Gold is five pre-aggregated tables, one per business question: product funnel, hourly revenue, product popularity, category-by-day, and daily user activity. The expensive GROUP BYs run once, in the ETL, not on every query. A dashboard question that used to scan 420 MB now reads a few kilobytes.

The whole Bronze-to-Silver-to-Gold transform is one PySpark script that commits atomically. Either all three layers advance or the job fails and nothing is left half-written.

What the layering bought

I measured Bronze-direct queries against the Gold tables on the same data:

Query latency: 16.6× faster on average, 10.9s down to 0.66s.
Data scanned: roughly 412,000× less, about 420 MB down to 2 KB per query. At Athena's $5-per-terabyte rate, that is the difference between a few tenths of a cent per query and effectively free.
Storage: 14,779× smaller at the Gold layer, where 440 MB of Bronze becomes 29 KB of aggregates, because the questions only need the summary, not every row.

The trade is worth naming plainly. I moved cost from query time to ETL time, and took on the complexity of maintaining five aggregate tables. For an analytics workload where the same handful of questions get asked constantly, that is the right side of the trade. For ad-hoc exploration across the full event stream you would still go to Bronze, since the layering sits in front of the raw data rather than replacing it.

The two problems that actually cost me time

The architecture is textbook. The bugs were not.

The first was incremental processing. Glue job bookmarks track which files have already been handled so a re-run only touches new data. The catch is that when bookmarks find nothing new, the job receives an empty DataFrame and the first transformation throws on a column that "does not exist," so the pipeline fails on a no-op. The fix was to detect the empty case at the top and short-circuit to a clean job.commit(), making "no new data" a success rather than a crash. After that the incremental path behaved: a run with new data processed only the delta, and a run with nothing new exited in under a minute instead of reprocessing history.

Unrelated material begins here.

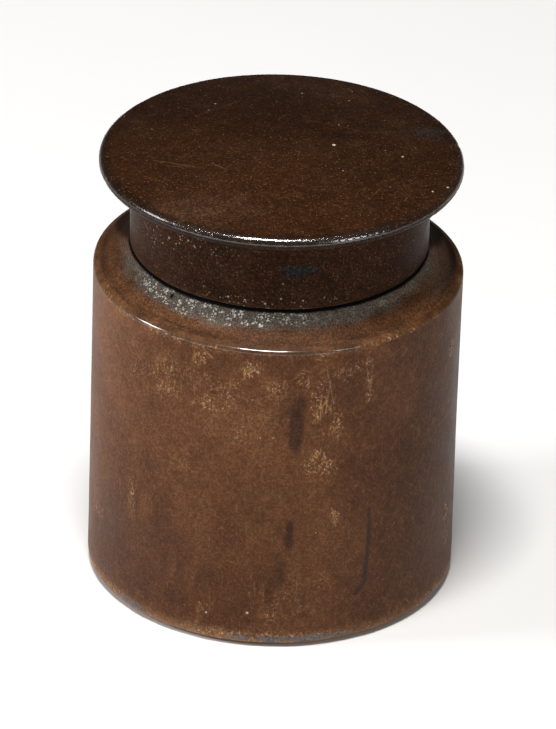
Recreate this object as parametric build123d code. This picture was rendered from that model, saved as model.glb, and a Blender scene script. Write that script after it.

The second was timestamps. The events carry full ISO-8601 strings with timezone offsets (2025-12-07T03:55:56.633003+00:00), and Athena's plain CAST(... AS TIMESTAMP) cannot parse them. I had to use FROM_ISO8601_TIMESTAMP in the Bronze-facing SQL and PySpark's to_timestamp in the Silver transform. A small thing that quietly produced nulls until I noticed, which is exactly the kind of data-quality bug that does not announce itself.

Reproducible by design

The entire stack (the S3 bucket with lifecycle rules, the Lambda event generator, the Glue job and crawlers, the Athena workgroup) is one CloudFormation template. Tearing it down and standing it back up is a single command, which mattered for working inside a student AWS account where idle resources cost real money. The generator's schedule ships disabled by default for the same reason, so nothing runs up a bill unless I turn it on.

Scope

The architecture is production-grade; the deployment is a capstone. The data is synthetic, generated by a Lambda, with no real storefront behind it. It ran inside a restricted student role, so a few steps a production version would automate are manual here, and I never load-tested it under real concurrent traffic. To take it further I would add data-quality monitoring beyond null checks, alerting and retries on the ETL, cost-budget alarms, and a real orchestration layer in place of manual triggers. The pattern itself (immutable raw, typed middle, pre-aggregated serving, all defined as code) is what I would carry into a production system unchanged.